## Material:

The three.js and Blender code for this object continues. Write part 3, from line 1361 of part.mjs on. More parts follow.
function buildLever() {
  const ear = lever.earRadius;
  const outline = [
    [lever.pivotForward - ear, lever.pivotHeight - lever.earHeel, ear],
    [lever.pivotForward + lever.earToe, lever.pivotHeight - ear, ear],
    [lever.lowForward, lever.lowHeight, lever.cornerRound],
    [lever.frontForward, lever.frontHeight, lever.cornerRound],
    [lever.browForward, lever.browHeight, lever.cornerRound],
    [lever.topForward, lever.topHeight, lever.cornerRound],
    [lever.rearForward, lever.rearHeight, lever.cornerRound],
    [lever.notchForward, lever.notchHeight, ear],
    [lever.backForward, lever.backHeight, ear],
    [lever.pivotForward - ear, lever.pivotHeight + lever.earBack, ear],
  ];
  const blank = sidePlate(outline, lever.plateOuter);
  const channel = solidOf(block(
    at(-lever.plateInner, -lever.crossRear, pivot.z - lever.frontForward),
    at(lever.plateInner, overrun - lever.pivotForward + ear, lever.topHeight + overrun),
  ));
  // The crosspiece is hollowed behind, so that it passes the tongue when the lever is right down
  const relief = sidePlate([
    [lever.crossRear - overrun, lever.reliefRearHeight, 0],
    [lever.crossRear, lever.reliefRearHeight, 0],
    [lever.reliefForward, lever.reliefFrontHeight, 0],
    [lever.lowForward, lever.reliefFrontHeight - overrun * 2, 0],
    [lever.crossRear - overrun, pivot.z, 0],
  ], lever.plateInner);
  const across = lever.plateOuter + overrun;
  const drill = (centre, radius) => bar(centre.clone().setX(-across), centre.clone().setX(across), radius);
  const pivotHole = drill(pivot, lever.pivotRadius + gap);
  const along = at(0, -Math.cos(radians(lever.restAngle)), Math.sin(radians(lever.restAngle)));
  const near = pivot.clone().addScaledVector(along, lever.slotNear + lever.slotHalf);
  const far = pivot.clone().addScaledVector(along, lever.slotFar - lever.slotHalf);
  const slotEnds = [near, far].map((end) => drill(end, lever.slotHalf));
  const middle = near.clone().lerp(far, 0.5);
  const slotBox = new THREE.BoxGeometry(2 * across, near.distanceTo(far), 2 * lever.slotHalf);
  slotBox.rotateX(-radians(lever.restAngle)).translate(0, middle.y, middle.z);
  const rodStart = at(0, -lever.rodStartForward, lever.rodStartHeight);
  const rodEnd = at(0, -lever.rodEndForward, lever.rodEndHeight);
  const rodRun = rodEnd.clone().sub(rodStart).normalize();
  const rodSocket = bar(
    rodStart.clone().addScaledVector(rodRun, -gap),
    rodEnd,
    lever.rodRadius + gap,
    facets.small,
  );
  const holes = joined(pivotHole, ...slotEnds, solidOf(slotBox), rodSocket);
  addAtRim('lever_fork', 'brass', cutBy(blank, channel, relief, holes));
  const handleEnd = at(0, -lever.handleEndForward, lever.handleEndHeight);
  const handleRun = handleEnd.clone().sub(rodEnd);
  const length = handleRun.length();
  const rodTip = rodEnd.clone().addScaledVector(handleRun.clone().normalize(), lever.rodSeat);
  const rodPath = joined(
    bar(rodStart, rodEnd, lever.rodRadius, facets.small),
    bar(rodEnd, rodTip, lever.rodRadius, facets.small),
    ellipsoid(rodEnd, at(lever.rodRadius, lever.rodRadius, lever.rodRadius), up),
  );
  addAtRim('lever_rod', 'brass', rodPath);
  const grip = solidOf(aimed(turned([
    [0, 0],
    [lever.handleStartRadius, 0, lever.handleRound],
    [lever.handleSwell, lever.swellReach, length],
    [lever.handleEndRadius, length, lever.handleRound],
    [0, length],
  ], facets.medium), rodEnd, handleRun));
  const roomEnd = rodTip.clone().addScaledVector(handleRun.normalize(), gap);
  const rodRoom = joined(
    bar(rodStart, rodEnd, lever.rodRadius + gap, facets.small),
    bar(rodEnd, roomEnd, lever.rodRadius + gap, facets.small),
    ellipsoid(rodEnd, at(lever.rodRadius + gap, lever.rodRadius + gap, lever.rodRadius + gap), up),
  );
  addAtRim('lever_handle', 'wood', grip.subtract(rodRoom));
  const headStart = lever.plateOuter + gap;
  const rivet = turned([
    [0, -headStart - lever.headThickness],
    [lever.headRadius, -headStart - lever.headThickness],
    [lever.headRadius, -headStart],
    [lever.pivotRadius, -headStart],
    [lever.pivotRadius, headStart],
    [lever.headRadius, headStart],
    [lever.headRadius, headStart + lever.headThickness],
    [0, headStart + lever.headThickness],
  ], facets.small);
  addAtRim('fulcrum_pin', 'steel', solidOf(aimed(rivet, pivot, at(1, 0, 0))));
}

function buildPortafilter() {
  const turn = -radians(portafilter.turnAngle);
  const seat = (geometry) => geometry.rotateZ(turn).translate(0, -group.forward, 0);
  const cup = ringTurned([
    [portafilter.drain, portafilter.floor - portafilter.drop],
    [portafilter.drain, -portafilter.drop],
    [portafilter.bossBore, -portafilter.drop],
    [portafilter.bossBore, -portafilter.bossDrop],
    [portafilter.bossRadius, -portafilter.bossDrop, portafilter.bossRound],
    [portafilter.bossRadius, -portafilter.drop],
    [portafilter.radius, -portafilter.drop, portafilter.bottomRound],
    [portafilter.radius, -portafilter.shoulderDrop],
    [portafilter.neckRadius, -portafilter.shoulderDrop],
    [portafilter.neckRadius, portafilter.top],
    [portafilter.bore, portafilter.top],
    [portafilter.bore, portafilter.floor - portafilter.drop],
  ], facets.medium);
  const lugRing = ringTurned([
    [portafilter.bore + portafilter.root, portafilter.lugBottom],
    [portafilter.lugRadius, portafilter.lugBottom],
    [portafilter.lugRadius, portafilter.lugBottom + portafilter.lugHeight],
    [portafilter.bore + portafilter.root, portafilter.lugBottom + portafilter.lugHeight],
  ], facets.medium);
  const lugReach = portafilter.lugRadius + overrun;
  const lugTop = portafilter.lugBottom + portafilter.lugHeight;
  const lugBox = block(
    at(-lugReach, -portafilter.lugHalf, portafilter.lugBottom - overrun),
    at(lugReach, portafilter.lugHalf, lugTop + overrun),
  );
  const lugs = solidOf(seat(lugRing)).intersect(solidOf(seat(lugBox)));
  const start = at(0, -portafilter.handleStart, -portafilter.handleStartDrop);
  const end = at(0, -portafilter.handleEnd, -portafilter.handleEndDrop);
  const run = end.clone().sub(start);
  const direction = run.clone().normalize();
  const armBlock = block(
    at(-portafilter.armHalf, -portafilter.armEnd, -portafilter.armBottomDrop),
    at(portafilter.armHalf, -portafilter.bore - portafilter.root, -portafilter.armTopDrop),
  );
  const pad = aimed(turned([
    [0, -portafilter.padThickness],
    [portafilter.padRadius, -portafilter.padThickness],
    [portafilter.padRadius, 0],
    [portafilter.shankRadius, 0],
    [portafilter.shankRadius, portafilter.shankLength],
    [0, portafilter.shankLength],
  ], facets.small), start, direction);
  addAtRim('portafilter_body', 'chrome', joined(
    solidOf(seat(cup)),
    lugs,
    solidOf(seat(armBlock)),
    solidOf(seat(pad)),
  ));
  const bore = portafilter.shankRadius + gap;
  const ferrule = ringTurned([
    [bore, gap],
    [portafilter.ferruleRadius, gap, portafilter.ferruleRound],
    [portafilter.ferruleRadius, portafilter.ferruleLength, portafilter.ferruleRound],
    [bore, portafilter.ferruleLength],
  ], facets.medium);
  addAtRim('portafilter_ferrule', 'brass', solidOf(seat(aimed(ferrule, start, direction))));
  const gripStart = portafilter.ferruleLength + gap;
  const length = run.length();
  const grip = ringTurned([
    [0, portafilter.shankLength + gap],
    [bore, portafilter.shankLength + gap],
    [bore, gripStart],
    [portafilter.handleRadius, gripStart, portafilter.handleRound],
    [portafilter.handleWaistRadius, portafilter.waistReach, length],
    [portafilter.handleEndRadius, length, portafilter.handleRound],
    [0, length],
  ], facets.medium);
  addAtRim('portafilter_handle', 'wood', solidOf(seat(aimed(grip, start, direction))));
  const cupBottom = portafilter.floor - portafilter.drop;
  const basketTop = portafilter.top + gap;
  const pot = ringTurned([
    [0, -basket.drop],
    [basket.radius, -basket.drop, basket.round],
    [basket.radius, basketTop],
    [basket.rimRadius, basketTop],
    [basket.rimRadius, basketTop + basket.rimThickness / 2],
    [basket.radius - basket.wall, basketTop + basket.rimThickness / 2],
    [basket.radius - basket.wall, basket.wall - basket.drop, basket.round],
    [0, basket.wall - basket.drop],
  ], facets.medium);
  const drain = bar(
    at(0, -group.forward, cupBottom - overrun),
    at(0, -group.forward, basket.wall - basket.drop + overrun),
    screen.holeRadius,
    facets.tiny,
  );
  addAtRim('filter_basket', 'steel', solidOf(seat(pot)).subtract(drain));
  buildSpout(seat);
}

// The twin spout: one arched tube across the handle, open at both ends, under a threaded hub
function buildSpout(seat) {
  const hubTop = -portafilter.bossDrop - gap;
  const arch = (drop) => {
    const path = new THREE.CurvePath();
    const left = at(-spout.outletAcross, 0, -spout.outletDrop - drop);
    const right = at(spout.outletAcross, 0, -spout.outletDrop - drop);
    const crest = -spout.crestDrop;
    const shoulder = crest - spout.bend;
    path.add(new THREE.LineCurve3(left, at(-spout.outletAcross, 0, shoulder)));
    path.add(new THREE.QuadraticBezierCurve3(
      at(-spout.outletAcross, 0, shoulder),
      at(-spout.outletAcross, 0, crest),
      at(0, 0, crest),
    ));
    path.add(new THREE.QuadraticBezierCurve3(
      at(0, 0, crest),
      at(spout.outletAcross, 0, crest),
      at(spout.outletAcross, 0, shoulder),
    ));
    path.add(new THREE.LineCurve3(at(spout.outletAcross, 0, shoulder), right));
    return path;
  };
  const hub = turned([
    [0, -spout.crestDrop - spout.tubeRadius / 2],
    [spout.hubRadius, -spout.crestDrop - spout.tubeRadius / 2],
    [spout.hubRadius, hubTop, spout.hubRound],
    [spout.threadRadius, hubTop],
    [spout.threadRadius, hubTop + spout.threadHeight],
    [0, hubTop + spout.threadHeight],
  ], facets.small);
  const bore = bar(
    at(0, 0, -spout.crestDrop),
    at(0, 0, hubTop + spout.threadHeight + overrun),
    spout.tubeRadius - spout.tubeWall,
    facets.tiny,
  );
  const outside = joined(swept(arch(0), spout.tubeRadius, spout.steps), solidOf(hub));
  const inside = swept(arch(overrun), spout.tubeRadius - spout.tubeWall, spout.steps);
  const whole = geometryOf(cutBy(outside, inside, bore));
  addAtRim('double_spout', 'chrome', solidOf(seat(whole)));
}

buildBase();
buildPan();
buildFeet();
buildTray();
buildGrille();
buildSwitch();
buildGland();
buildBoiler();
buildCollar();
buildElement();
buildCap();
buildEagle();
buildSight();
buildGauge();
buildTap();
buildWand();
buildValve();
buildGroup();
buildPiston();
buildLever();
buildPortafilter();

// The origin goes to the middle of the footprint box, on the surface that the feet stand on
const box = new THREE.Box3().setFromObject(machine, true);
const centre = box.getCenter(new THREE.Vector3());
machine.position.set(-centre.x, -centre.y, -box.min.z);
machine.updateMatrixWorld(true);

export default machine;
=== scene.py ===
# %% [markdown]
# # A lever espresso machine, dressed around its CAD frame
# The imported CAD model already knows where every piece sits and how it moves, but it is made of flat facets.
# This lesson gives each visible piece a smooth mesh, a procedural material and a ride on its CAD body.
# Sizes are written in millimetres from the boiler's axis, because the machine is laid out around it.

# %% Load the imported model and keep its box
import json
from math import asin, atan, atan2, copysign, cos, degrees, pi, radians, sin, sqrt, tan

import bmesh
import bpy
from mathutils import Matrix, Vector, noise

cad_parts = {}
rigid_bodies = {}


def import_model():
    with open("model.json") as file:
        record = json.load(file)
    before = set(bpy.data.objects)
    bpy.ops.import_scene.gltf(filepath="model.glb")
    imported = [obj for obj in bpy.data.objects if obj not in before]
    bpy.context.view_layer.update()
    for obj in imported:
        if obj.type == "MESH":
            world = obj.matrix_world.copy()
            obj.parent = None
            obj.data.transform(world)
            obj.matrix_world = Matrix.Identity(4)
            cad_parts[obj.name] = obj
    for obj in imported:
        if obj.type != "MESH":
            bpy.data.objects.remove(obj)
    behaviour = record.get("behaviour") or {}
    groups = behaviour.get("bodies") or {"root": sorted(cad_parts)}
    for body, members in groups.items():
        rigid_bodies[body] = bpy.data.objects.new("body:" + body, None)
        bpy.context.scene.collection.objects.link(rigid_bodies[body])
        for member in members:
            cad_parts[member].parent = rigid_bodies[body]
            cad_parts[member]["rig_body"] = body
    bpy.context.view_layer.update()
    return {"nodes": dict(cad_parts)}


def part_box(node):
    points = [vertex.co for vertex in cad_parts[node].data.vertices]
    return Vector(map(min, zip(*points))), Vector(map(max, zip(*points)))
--
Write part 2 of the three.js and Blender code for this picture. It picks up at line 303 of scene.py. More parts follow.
---
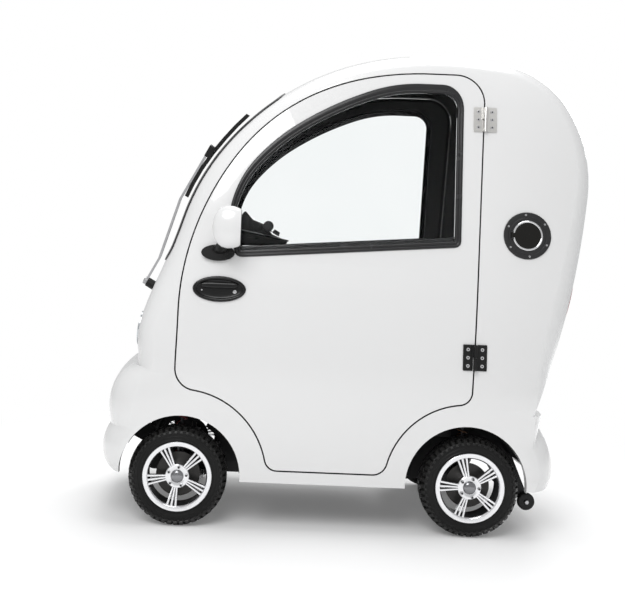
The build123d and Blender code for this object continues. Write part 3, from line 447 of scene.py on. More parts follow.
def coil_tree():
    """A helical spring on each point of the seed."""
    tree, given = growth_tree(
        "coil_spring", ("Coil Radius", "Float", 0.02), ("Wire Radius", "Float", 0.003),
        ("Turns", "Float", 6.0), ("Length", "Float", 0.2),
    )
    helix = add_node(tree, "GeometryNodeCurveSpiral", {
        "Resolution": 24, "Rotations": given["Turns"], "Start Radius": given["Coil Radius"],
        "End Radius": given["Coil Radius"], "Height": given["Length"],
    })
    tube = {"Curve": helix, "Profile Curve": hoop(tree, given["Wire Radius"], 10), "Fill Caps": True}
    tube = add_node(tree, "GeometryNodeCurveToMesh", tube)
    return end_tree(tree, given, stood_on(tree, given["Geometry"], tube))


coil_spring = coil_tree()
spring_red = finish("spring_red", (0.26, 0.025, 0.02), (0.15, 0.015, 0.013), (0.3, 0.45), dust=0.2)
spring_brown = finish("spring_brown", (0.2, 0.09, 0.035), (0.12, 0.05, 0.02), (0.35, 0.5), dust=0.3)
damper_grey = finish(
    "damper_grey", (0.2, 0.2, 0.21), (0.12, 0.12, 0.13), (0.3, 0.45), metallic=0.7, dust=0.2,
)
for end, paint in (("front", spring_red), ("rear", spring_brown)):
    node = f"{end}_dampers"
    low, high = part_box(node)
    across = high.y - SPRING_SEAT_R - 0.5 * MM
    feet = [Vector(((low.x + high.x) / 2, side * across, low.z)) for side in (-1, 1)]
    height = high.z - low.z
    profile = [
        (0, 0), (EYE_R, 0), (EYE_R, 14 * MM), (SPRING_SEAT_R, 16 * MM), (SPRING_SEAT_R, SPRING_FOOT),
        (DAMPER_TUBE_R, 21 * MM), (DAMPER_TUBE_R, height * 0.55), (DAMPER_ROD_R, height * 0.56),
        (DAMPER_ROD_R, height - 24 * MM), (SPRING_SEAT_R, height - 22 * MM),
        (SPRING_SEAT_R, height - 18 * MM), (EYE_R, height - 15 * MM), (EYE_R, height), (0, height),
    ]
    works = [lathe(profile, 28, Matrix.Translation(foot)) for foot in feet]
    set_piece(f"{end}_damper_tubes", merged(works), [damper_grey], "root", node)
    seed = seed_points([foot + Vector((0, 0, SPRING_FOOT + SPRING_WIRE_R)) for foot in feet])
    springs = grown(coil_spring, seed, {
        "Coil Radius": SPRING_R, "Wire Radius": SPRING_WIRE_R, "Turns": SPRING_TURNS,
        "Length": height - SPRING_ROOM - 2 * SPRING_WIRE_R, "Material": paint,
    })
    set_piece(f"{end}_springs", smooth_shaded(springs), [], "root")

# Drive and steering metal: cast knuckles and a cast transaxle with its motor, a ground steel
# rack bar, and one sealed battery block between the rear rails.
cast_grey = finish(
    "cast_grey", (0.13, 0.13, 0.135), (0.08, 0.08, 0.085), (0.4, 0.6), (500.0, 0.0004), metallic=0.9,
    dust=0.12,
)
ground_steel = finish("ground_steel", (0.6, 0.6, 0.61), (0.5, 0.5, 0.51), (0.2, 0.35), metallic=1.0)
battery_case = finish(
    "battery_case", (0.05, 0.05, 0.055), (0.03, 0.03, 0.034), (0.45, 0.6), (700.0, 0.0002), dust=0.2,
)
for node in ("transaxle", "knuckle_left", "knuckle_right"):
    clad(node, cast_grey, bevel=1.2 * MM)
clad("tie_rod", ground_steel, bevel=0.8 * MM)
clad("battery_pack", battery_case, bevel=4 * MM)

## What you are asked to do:
Look through the data above. Find each line with the string "record" and copy it.

## Written response:
        record = json.load(file)
    behaviour = record.get("behaviour") or {}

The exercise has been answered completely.